### Task requirements:
Print the full listing exactly.

(Excerpt from a dataset)
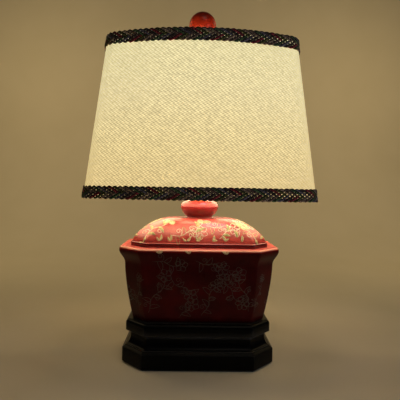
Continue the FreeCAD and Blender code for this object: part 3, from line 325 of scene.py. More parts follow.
def red_glaze(name, light, body, pooled, edge_thinning_highlight, gleam, gloss_coat, levels=()):
    # Red glaze, mottled at two scales; edge_thinning_highlight is how far the edges turn paler, partly
    # thinner glaze and partly painted highlight. Each level is two heights in millimetres, between which the glaze
    # turns to the level's colour (painted light and shade).
    material, tree, shader, place = new_material(name, IOR=1.5, Specular_IOR_Level=gleam, Coat_Weight=gloss_coat,
                                                 Coat_Roughness=0.2)
    drift = add_node(tree, "TexNoise", {"Vector": place, "Scale": 1 / (28 * MM), "Detail": 3.0})
    fleck = add_node(tree, "TexNoise", {"Vector": place, "Scale": 1 / (1.6 * MM), "Detail": 6.0, "Roughness": 0.7})
    both = add_node(tree, "Math", {0: drift, 1: fleck}, operation="ADD")
    half = add_node(tree, "Math", {0: both, 1: 0.5}, operation="MULTIPLY")
    glaze = add_node(tree, "ValToRGB", {"Fac": half}, [(0.36, pooled), (0.5, body), (0.66, light)])
    bend = add_node(tree, "NewGeometry").outputs["Pointiness"]
    # Paler edges: partly thinner glaze, partly a painted highlight.
    thin_edge_and_highlight = add_node(tree, "MapRange", {"Value": bend, "From Min": 0.51, "From Max": 0.58, "To Max": edge_thinning_highlight})
    finish = add_node(tree, "Mix", {"Factor": thin_edge_and_highlight, "A": glaze, "B": linear(light)}, data_type="RGBA")
    height = add_node(tree, "SeparateXYZ", {"Vector": place}).outputs["Z"]
    for start, end, colour in levels:
        share = add_node(tree, "MapRange", {"Value": height, "From Min": start * MM, "From Max": end * MM})
        finish = add_node(tree, "Mix", {"Factor": share, "A": finish, "B": linear(colour)}, data_type="RGBA")
    gloss = add_node(tree, "MapRange", {"Value": drift, "To Min": 0.24, "To Max": 0.36})
    ripple = add_node(tree, "Bump", {"Height": drift, "Strength": 0.25, "Distance": 0.6 * MM})
    plug(tree, shader, {"Base Color": finish, "Roughness": gloss, "Normal": ripple})
    return material


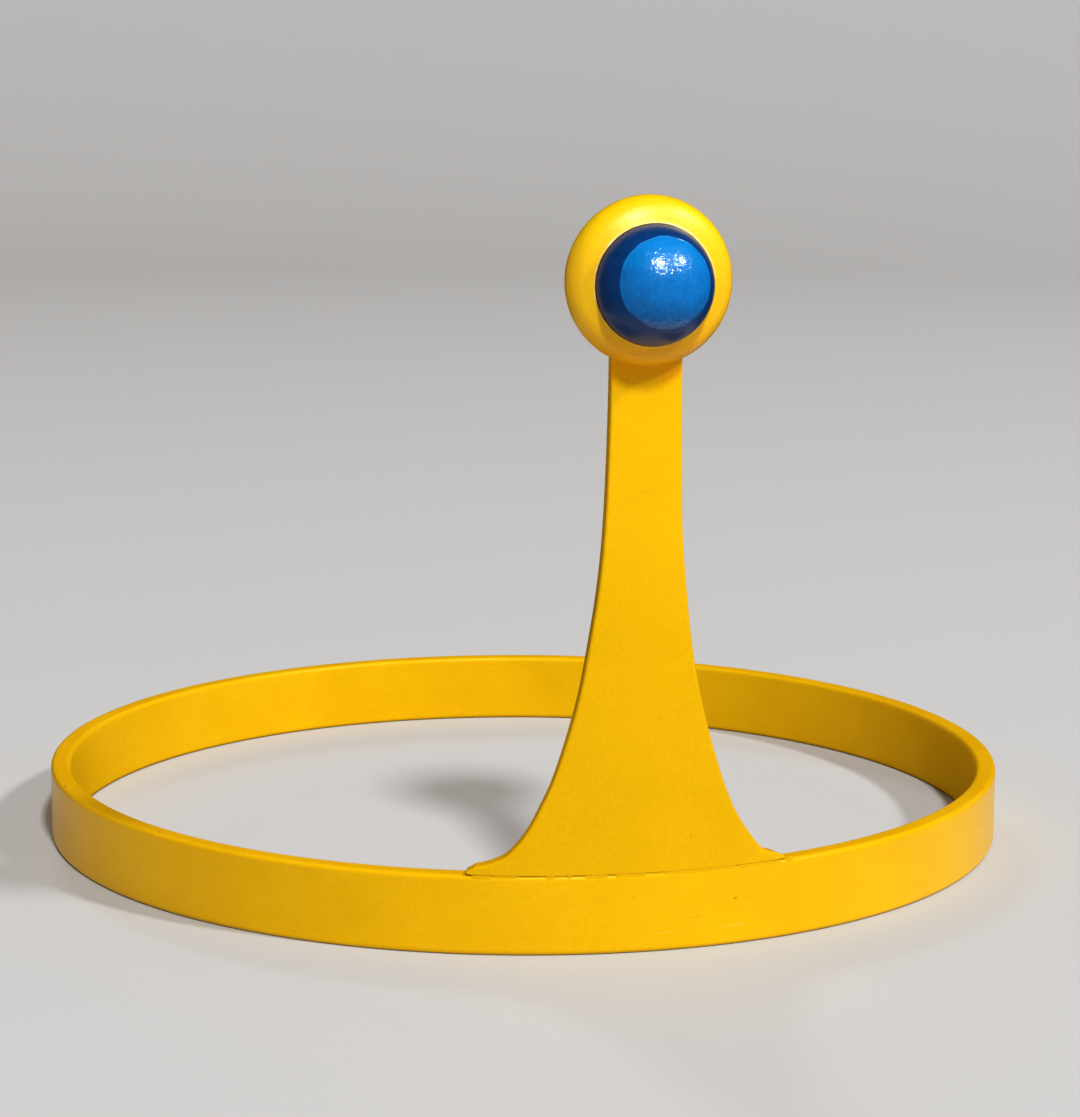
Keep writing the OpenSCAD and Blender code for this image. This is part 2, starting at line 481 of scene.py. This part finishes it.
def jewel_paint(name, rough, ripple, ripple_size, shine, gloss):
    """Thick glossy enamel, dark on the jewel's side, light on its dome, with painted shade below and
    painted light above on the dome, a painted grey reflection of the floor on the underside, and painted
    shade with some grime in the crease at the back.
    """
    material, tree, shader = new_material(name)
    place = node_in(tree, "ShaderNodeTexCoord").outputs["Object"]
    away = vector_maths(tree, "SUBTRACT", place, JEWEL_CENTRE)
    parts = parts_of(tree, away)
    height = parts["Z"]
    patch = ramp(tree, noise_of(tree, place, JEWEL_PATCHES, detail=3.0, roughness=0.6), *PATCH_SPAN)
    dark = blend_colours(tree, patch, NAVY_DEEP, NAVY)
    light = blend_colours(tree, patch, SKY_BLUE_DEEP, SKY_BLUE)
    # Painted shade: the dome's paint darkens to navy below
    light = blend_colours(tree, shade_by_height(tree, height, NAVY_SHADE_BELOW), light, NAVY)
    # Painted light: the dome's paint lightens towards its top
    light = blend_colours(tree, shade_by_height(tree, height, PALE_LIGHT_ABOVE), light, SKY_BLUE_PALE)
    speck = ramp(tree, noise_of(tree, place, JEWEL_SPECKS, detail=2.0), *SPECK_SPAN, 0.0, SPECK_MOST)
    light = blend_colours(tree, speck, light, SKY_BLUE_PALE)
    lit = dome_share(tree, place, away, height)
    tint = blend_colours(tree, lit, dark, light)
    # Painted reflection of the floor: grey on the jewel's underside, weaker on the dome
    reflection_kept = ramp(tree, lit, 0.0, 1.0, 1.0, FLOOR_REFLECTION_ON_DOME)
    floor_reflection_share = maths(tree, "MULTIPLY", shade_by_height(tree, height, FLOOR_REFLECTION_BELOW), reflection_kept)
    tint = blend_colours(tree, floor_reflection_share, tint, FLOOR_REFLECTION_GREY)
    # Painted shade with some grime: the crease at the jewel's back, darkened towards the knob
    crease = ramp(tree, parts["Y"], *CREASE_SPAN, 0.0, CREASE_MOST)
    tint = blend_colours(tree, crease, tint, CREASE_SHADE_AND_GRIME)
    matt = ramp(tree, crease, 0.0, CREASE_MOST, rough, CREASE_ROUGH)
    wave = noise_of(tree, place, 1.0 / ripple_size, detail=1.0, roughness=0.5, distortion=0.2)
    calm = ramp(tree, noise_of(tree, place, JEWEL_CALM, detail=1.0), *CALM_SPAN, CALM_LEAST, 1.0)
    wave = maths(tree, "MULTIPLY", maths(tree, "SUBTRACT", wave, 0.5), calm)
    paint = node_in(tree, "ShaderNodeBump")
    feed(tree, paint, Strength=1.0, Distance=PAINT_RIPPLE * ripple, Height=wave)
    lacquer = node_in(tree, "ShaderNodeBump")
    feed(tree, lacquer, Strength=1.0, Distance=ripple, Height=wave)
    feed(tree, shader, Base_Color=tint, Roughness=matt, Normal=paint.outputs[0])
    feed(tree, shader, Coat_Weight=gloss, Coat_Roughness=LACQUER_ROUGH, Coat_Normal=lacquer.outputs[0])
    feed(tree, shader, Specular_IOR_Level=shine)
    return material


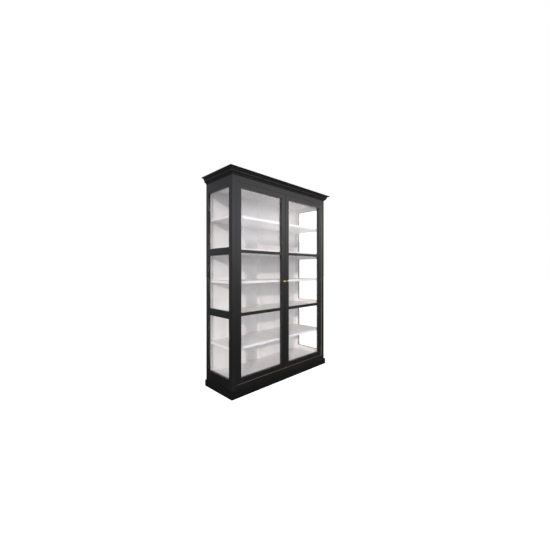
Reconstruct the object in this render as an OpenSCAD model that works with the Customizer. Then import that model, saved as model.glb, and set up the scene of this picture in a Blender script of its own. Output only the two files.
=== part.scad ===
// Glass display showcase: a painted case with a glazed frame on each side, five shelves
// and two glazed doors that turn on concealed pivots at their top and bottom.
// The origin is on the floor, at the middle of the cornice's outline. +Z is up and the doors face -Y.

/* [Case] */
// Height from the floor to the top of the cornice
total_h = 2108; // [2078:10:2158]
// Width across the side frames
body_w = 1400; // [1200:10:1600]
// Depth from the front frame to the back
body_d = 450; // [400:10:520]

/* [Frame] */
// Face width of a front post
post_w = 48; // [44:1:56]
// Depth of a front post, as seen from the side
post_d = 52; // [48:1:60]
// Depth of a rear post, as seen from the side
rear_post_d = 46; // [42:1:56]
// Thickness of the side frames
side_t = 35; // [32:1:38]
// Height of the side frames' middle rails
mid_rail_h = 69; // [50:1:80]
// Distance between the two rows of middle rails
mid_rail_pitch = 595; // [560:5:630]
// Top edge of the bottom side rails
sight_low = 166; // [156:1:175]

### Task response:
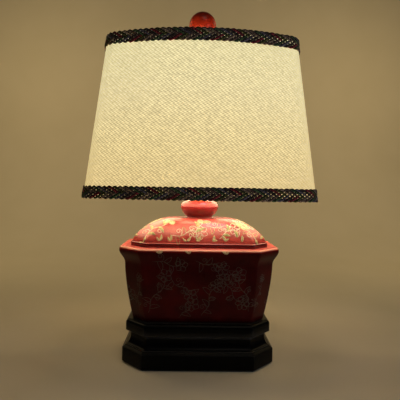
Continue the FreeCAD and Blender code for this object: part 3, from line 325 of scene.py. More parts follow.
def red_glaze(name, light, body, pooled, edge_thinning_highlight, gleam, gloss_coat, levels=()):
    # Red glaze, mottled at two scales; edge_thinning_highlight is how far the edges turn paler, partly
    # thinner glaze and partly painted highlight. Each level is two heights in millimetres, between which the glaze
    # turns to the level's colour (painted light and shade).
    material, tree, shader, place = new_material(name, IOR=1.5, Specular_IOR_Level=gleam, Coat_Weight=gloss_coat,
                                                 Coat_Roughness=0.2)
    drift = add_node(tree, "TexNoise", {"Vector": place, "Scale": 1 / (28 * MM), "Detail": 3.0})
    fleck = add_node(tree, "TexNoise", {"Vector": place, "Scale": 1 / (1.6 * MM), "Detail": 6.0, "Roughness": 0.7})
    both = add_node(tree, "Math", {0: drift, 1: fleck}, operation="ADD")
    half = add_node(tree, "Math", {0: both, 1: 0.5}, operation="MULTIPLY")
    glaze = add_node(tree, "ValToRGB", {"Fac": half}, [(0.36, pooled), (0.5, body), (0.66, light)])
    bend = add_node(tree, "NewGeometry").outputs["Pointiness"]
    # Paler edges: partly thinner glaze, partly a painted highlight.
    thin_edge_and_highlight = add_node(tree, "MapRange", {"Value": bend, "From Min": 0.51, "From Max": 0.58, "To Max": edge_thinning_highlight})
    finish = add_node(tree, "Mix", {"Factor": thin_edge_and_highlight, "A": glaze, "B": linear(light)}, data_type="RGBA")
    height = add_node(tree, "SeparateXYZ", {"Vector": place}).outputs["Z"]
    for start, end, colour in levels:
        share = add_node(tree, "MapRange", {"Value": height, "From Min": start * MM, "From Max": end * MM})
        finish = add_node(tree, "Mix", {"Factor": share, "A": finish, "B": linear(colour)}, data_type="RGBA")
    gloss = add_node(tree, "MapRange", {"Value": drift, "To Min": 0.24, "To Max": 0.36})
    ripple = add_node(tree, "Bump", {"Height": drift, "Strength": 0.25, "Distance": 0.6 * MM})
    plug(tree, shader, {"Base Color": finish, "Roughness": gloss, "Normal": ripple})
    return material


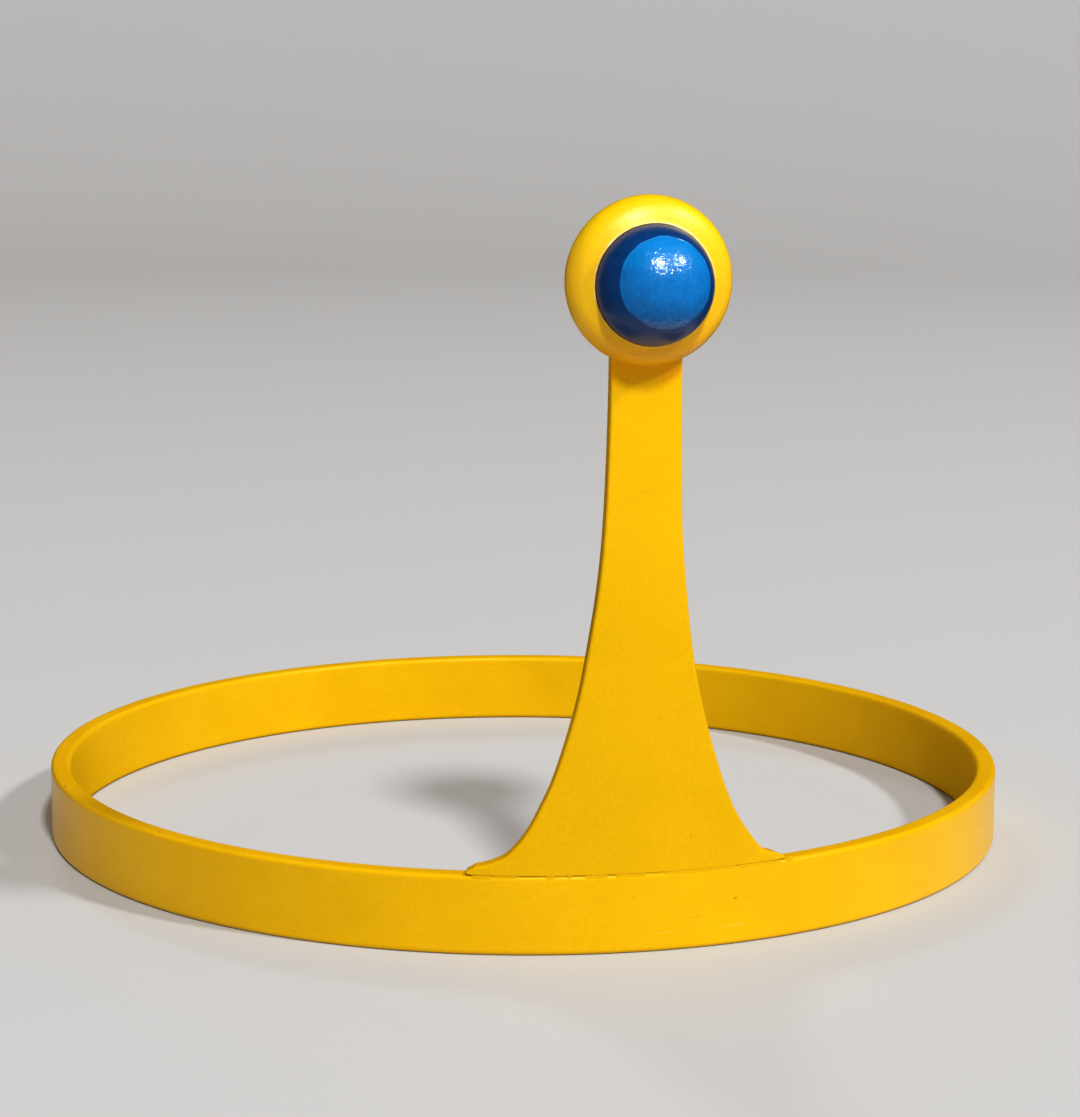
Keep writing the OpenSCAD and Blender code for this image. This is part 2, starting at line 481 of scene.py. This part finishes it.
def jewel_paint(name, rough, ripple, ripple_size, shine, gloss):
    """Thick glossy enamel, dark on the jewel's side, light on its dome, with painted shade below and
    painted light above on the dome, a painted grey reflection of the floor on the underside, and painted
    shade with some grime in the crease at the back.
    """
    material, tree, shader = new_material(name)
    place = node_in(tree, "ShaderNodeTexCoord").outputs["Object"]
    away = vector_maths(tree, "SUBTRACT", place, JEWEL_CENTRE)
    parts = parts_of(tree, away)
    height = parts["Z"]
    patch = ramp(tree, noise_of(tree, place, JEWEL_PATCHES, detail=3.0, roughness=0.6), *PATCH_SPAN)
    dark = blend_colours(tree, patch, NAVY_DEEP, NAVY)
    light = blend_colours(tree, patch, SKY_BLUE_DEEP, SKY_BLUE)
    # Painted shade: the dome's paint darkens to navy below
    light = blend_colours(tree, shade_by_height(tree, height, NAVY_SHADE_BELOW), light, NAVY)
    # Painted light: the dome's paint lightens towards its top
    light = blend_colours(tree, shade_by_height(tree, height, PALE_LIGHT_ABOVE), light, SKY_BLUE_PALE)
    speck = ramp(tree, noise_of(tree, place, JEWEL_SPECKS, detail=2.0), *SPECK_SPAN, 0.0, SPECK_MOST)
    light = blend_colours(tree, speck, light, SKY_BLUE_PALE)
    lit = dome_share(tree, place, away, height)
    tint = blend_colours(tree, lit, dark, light)
    # Painted reflection of the floor: grey on the jewel's underside, weaker on the dome
    reflection_kept = ramp(tree, lit, 0.0, 1.0, 1.0, FLOOR_REFLECTION_ON_DOME)
    floor_reflection_share = maths(tree, "MULTIPLY", shade_by_height(tree, height, FLOOR_REFLECTION_BELOW), reflection_kept)
    tint = blend_colours(tree, floor_reflection_share, tint, FLOOR_REFLECTION_GREY)
    # Painted shade with some grime: the crease at the jewel's back, darkened towards the knob
    crease = ramp(tree, parts["Y"], *CREASE_SPAN, 0.0, CREASE_MOST)
    tint = blend_colours(tree, crease, tint, CREASE_SHADE_AND_GRIME)
    matt = ramp(tree, crease, 0.0, CREASE_MOST, rough, CREASE_ROUGH)
    wave = noise_of(tree, place, 1.0 / ripple_size, detail=1.0, roughness=0.5, distortion=0.2)
    calm = ramp(tree, noise_of(tree, place, JEWEL_CALM, detail=1.0), *CALM_SPAN, CALM_LEAST, 1.0)
    wave = maths(tree, "MULTIPLY", maths(tree, "SUBTRACT", wave, 0.5), calm)
    paint = node_in(tree, "ShaderNodeBump")
    feed(tree, paint, Strength=1.0, Distance=PAINT_RIPPLE * ripple, Height=wave)
    lacquer = node_in(tree, "ShaderNodeBump")
    feed(tree, lacquer, Strength=1.0, Distance=ripple, Height=wave)
    feed(tree, shader, Base_Color=tint, Roughness=matt, Normal=paint.outputs[0])
    feed(tree, shader, Coat_Weight=gloss, Coat_Roughness=LACQUER_ROUGH, Coat_Normal=lacquer.outputs[0])
    feed(tree, shader, Specular_IOR_Level=shine)
    return material


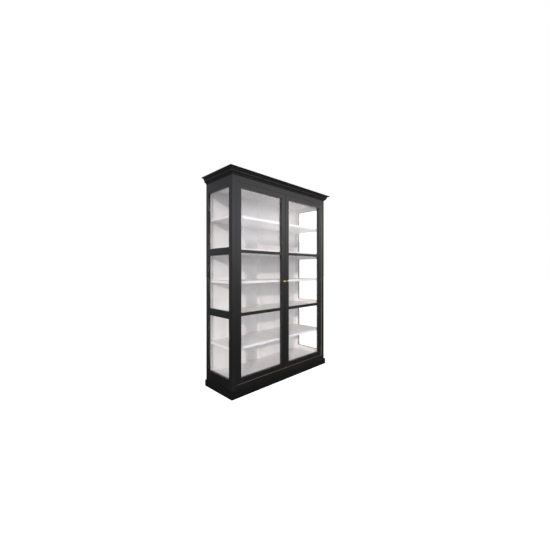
Reconstruct the object in this render as an OpenSCAD model that works with the Customizer. Then import that model, saved as model.glb, and set up the scene of this picture in a Blender script of its own. Output only the two files.
=== part.scad ===
// Glass display showcase: a painted case with a glazed frame on each side, five shelves
// and two glazed doors that turn on concealed pivots at their top and bottom.
// The origin is on the floor, at the middle of the cornice's outline. +Z is up and the doors face -Y.

/* [Case] */
// Height from the floor to the top of the cornice
total_h = 2108; // [2078:10:2158]
// Width across the side frames
body_w = 1400; // [1200:10:1600]
// Depth from the front frame to the back
body_d = 450; // [400:10:520]

/* [Frame] */
// Face width of a front post
post_w = 48; // [44:1:56]
// Depth of a front post, as seen from the side
post_d = 52; // [48:1:60]
// Depth of a rear post, as seen from the side
rear_post_d = 46; // [42:1:56]
// Thickness of the side frames
side_t = 35; // [32:1:38]
// Height of the side frames' middle rails
mid_rail_h = 69; // [50:1:80]
// Distance between the two rows of middle rails
mid_rail_pitch = 595; // [560:5:630]
// Top edge of the bottom side rails
sight_low = 166; // [156:1:175]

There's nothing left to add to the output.